Film de Science-fiction américano-irlandais (2019) de Lorcan Finnegan, avec Imogen Poots, Jesse Eisenberg, Jonathan Aris – 1h37
Alors qu’ils cherchent désespérément une maison, Gemma et Tom se rendent dans une agence où ils tombent sur un bien étrange agent immobilier. Ils partent avec lui voir une maison située dans un immense lotissement tout aussi étrange. Très vite, la visite vire au piège inextricable…
ALERTE SPOILERS : Film concept révélant assez vite ses enjeux, Vivarium n’en est pas moins spoilable. Aussi, il peut être préférable de le découvrir sans en savoir davantage…
On aura déjà beaucoup dit dans cette « spoiler alert » : Vivarium est donc un film concept, s’inscrivant dans la lignée de l’inoubliable Cube de Vicenzo Natali (aussi réalisateur du plus confidentiel mais néanmoins intéressant Nothing) et du récent La Plateforme qui n’a pas manqué de faire beaucoup de bruit (et pas pour rien) sur une autre célèbre plateforme au N rouge. Passée une introduction aviaire lourde de sens, Lorcan Finnegan préfère, plutôt que de les plonger directement dans son labyrinthe, opter pour une présentation simple mais efficace de ses protagonistes, interprétés par les excellents Imogen Poots (actrice qu’on adore et qui gagnerait à être davantage connue) et Jesse Eisenberg (qui se retrouvent aussi cette année dans The Art of Self-Defense). Vite pris au piège d’une glaçante maison témoin, le calvaire de nos héros convoque également des références plus anciennes, mais pourtant largement aussi fondatrices, en nous rappelant à des séries telles que Le Prisonnier et La Quatrième Dimension. Si le carton Black Mirror a remis ces œuvres au goût du jour en enfantant plusieurs séries anthologiques fantastiques/SF à la réussite apparemment relative, Vivarium peinera à priori à vraiment briller par son originalité. Lorcan Finnegan ira certainement jusqu’à frustrer certains spectateurs en en disant peut-être trop ou pas assez sur l’épais mystère qui enveloppe son film, même si l’explication de créatures lovecraftienne semble clairement se dessiner dans le dernier acte jusqu’à un final rappelant le Midnight Meat Train adapté de Clive Barker par Ryûhei Kitamura.

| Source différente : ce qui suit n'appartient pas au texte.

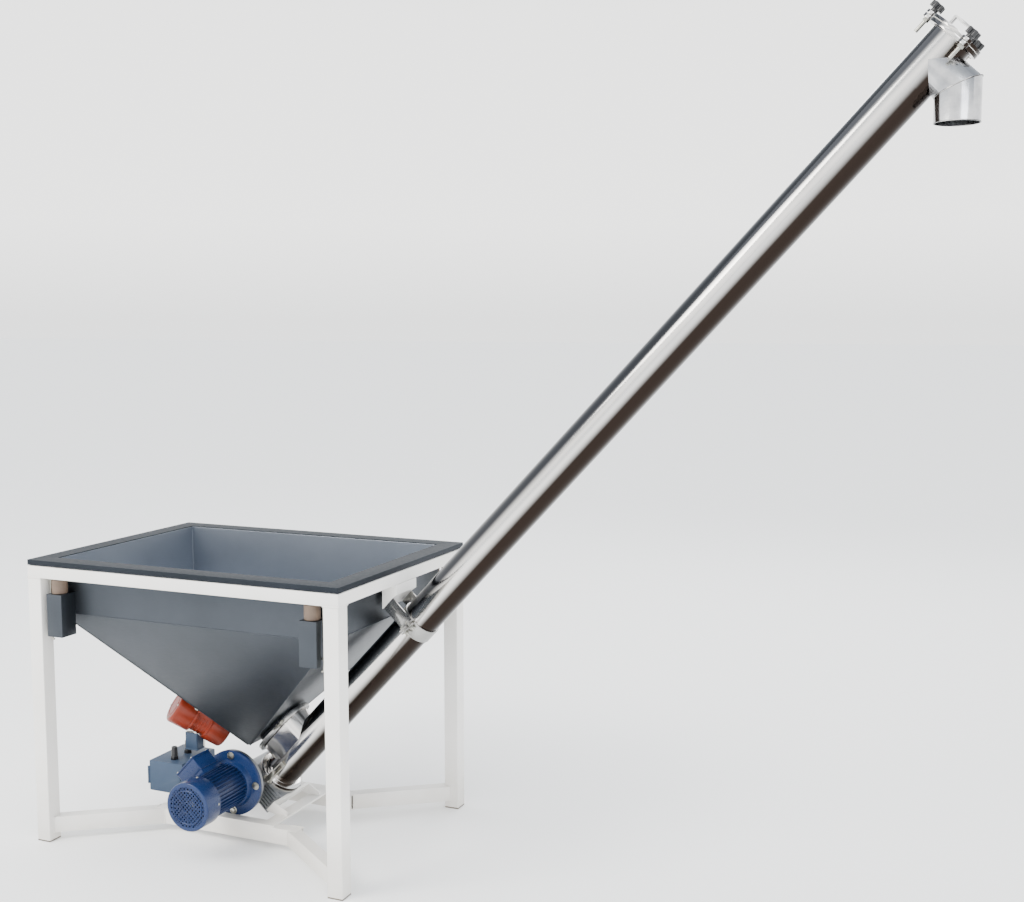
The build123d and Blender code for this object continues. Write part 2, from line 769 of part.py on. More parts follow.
# ---- gearbox and motor ----
def make_gearbox():
    low, high = gear_station - gear_half, gear_station + gear_half
    worm = facing_front(-worm_barrel, gear_station, gear_centres)
    barrel = 2 * worm_barrel
    with BuildPart() as housing:
        with BuildSketch(across(low)):
            Circle(housing_radius)
            with Locations((gear_centres / 2, 0)):
                Rectangle(gear_centres, 2 * housing_radius - 24)
            with Locations(((shelf_height + shelf_thickness) / 2, 0)):
                Rectangle(-shelf_height - shelf_thickness, 2 * housing_radius)
        extrude(amount=high - low)
        with BuildSketch(worm.offset(-2 * worm_barrel)):
            Circle(barrel_radius)
        extrude(amount=barrel)
        for number in range(fin_count):
            x = (number - (fin_count - 1) / 2) * fin_pitch
            with BuildSketch(over(shelf_height + shelf_thickness + 12, gear_station + x)):
                Rectangle(3, 2 * housing_radius + 14)
            extrude(amount=gear_centres - 10)
        with BuildSketch(across(high)):
            Circle(flange_radius - 3)
        extrude(amount=housing_flange)
        with BuildSketch(worm):
            Circle(barrel_radius + 8)
        extrude(amount=worm_face - worm_barrel - 12)
        with BuildSketch(worm.offset(worm_face - worm_barrel - 12)):
            Circle(motor_flange_radius - 2)
            with PolarLocations(motor_bolt_circle, 4, start_angle=45):
                Circle(5.4, mode=Mode.SUBTRACT)
        extrude(amount=12)
    with BuildPart() as cavity:
        with BuildSketch(across(low - 1)):
            Circle(wheel_radius + 4)
        extrude(amount=high - low - 8)
        with BuildSketch(across(low)):
            Circle(bearing_radius)
        extrude(amount=high - low + housing_flange + 1)
        with BuildSketch(worm.offset(-2 * worm_barrel + 8)):
            Circle(worm_radius + 5)
        extrude(amount=barrel + worm_face)
    write(housing.part - cavity.part, "gearbox_housing")

    with BuildPart() as cover:
        with BuildSketch(across(low - 8)):
            Circle(housing_radius - 3)
            Circle(journal_radius + 6, mode=Mode.SUBTRACT)
        extrude(amount=8)
        with BuildSketch(across(low)):
            Circle(wheel_radius + 3.8)
            Circle(bearing_radius, mode=Mode.SUBTRACT)
        extrude(amount=6)
    write(cover.part, "gearbox_cover")
    with BuildPart() as screw:
        with BuildSketch(Plane.XY):
            RegularPolygon(6.0, 6)
        extrude(amount=-5)
    spots = [across(low - 8).location * Rot(0, 0, 30 + 60 * number) * Pos(housing_radius - 12, 0, 0)
             for number in range(6)]
    fasteners = spread(screw.part, spots)

    def ring_at(start, length, outer, inner):
        with BuildPart() as ring:
            with BuildSketch(across(start)):
                Circle(outer)
                Circle(inner, mode=Mode.SUBTRACT)
            extrude(amount=length)
        return ring.part

    hub = journal_radius + seat_gap + 6
    bearings = [ring_at(start, 10, bearing_radius - seat_gap, hub + running_gap) for start in (low + 1, high + 1)]

    with BuildPart() as wheel:
        with BuildSketch(across(low)):
            Circle(hub)
            Circle(journal_radius + seat_gap, mode=Mode.SUBTRACT)
        extrude(amount=high - low + housing_flange - 1)
        with BuildSketch(across(gear_station - 11)):
            Circle(wheel_radius - 4)
            with PolarLocations(wheel_radius - 3, wheel_teeth):
                Rectangle(6, 4)
            Circle(hub - 1, mode=Mode.SUBTRACT)
        extrude(amount=22)
    write(wheel.part, "worm_wheel")
    return fasteners, bearings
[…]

Frustant et vain, Vivarium le serait certainement s’il ne se démarquait pas par son imagerie radicale. Lorcan Finnegan et son équipe invoquent ainsi le surréalisme de Magritte pour mieux pousser l’American Way of Life issue des 50’s dans ses travers les plus inquiétants, nous rappelant au passage des films tels qu’Edward aux mains d’argent, Pleasantville mais aussi le moins connu mais pourtant vivement recommandable Parents. Via un aussi inquiétant qu’insupportable gamin que nos héros sont sommés de prendre en charge (au grand malheur du spectateur), Finnegan nous livre une sorte de négatif du film de Bob Balaban où le rapport de force entre les personnages n’en ait que plus implacable, allant jusqu’à faire exploser un couple qui semblait pourtant armé pour affronter l’aliénation sociale. Idyllique, le ciel qui surplombe les lieux nous rappelle le motif du papier-peint de la chambre d’Andy dans Toy Story mais, loin des rêves d’aventures enfantines de Pixar, c’est ici l’idée autrement plus cauchemardesque d’un mur sans fin qui s’impose ici à nous. Vivarium est une prison d’autant plus terrifiante que l’allégorie ne laisse aucun doute. Si le point de départ du film cible directement l’enfer immobilier qui mine nos sociétés modernes, Lorcan Finnegan se sert de cet inquiétant conte de science-fiction comme parabole peu réjouissante de la morne existence d’une classe moyenne vivant en banlieue pavillonnaire.
Vivarium ne manque pas de radicalité mais donne quand même l’impression d’étirer son programme et, si l’effet est voulu et nous fait vivre pleinement l’aliénation des personnages, le film en devient vite logiquement une expérience assez laborieuse. Aussi, ses répétitions viendront certainement à bout d’une partie du public qui trouvera l’heure et demie interminable, d’autant que l’issue, à lire les réactions autour de La Plateforme, ne sera sûrement pas assez prémachée. Les autres, qui auront compris que l’entertainment sera ici tordu ou ne sera pas, apprécieront de voir un film faire ainsi l’impasse sur l’amabilité pour se montrer d’une telle noirceur.